While wallowing in guilt and regret does nothing
good to anyone, denying those feelings,
natural consequences of making choices that turn
out to cause harm, is robbing something of our ownhumanity and making us hard.
This is true, SuZir. Consequences are implicit in our choices. And we do need to own up to the part we play in the outcome of our children's stories.
You make a valid point.
This is the basis of the conflict I feel at this point, as we are again (imminently) presented with that same choice.
Last night, difficult child told us she and granddaughter will be going to stay with the ex-husband and their sons. In my heart, I think two ways about this. If she does that, she may be able to pull her life together. She did so with him, once before. I also know the exDH is hoping and expecting that difficult child is coming back for him, eventually to marry, again. At the same time, he is angry, conflicted, and judgmental about what happened. (Not the beating. The drugs, the homelessness, the things his sons saw while she had custody.)
Maybe the two of them will work things out. (Which is what one would expect from adults.)

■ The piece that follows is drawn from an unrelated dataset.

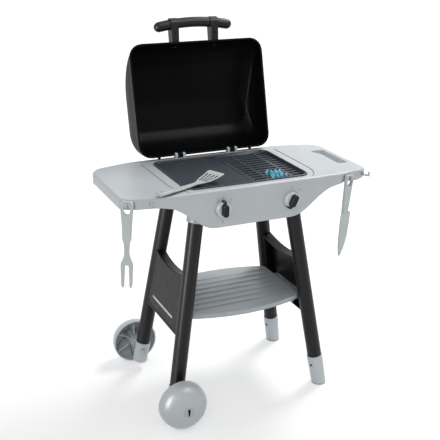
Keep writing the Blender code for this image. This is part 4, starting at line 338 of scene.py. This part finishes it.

Which is what we thought when difficult child daughter put her life together with the father of her 14 year old.
And you know how that worked out.
But trying to rationalize that guilt away may harm us deep into our souls.
True. Rationalize the guilt away.... I think that when a child has been a child too long ~ well into their thirties, say ~ a kind of maturation that should occur around that time does not happen for the child. It is almost absurdly ridiculous to think about seventy and eighty year old parents taking care of fifty and sixty year old "kids". Often, those kids will have children and grandchildren of their own.
Yet, it happens.
The relationship between adults who have not met the challenges of adulthood successfully and their parents is one of a love comprised more of nostalgia and a sort of formless, unnamed regret topped off by guilt over where the parent went wrong than the kind of love I see for their children in successful families. For the child, the parental relationship seems to become one of trying to salvage the self-respect that should have been earned out in the world through dominating the parents to make their continuing support of, and focus on, him, less humiliating.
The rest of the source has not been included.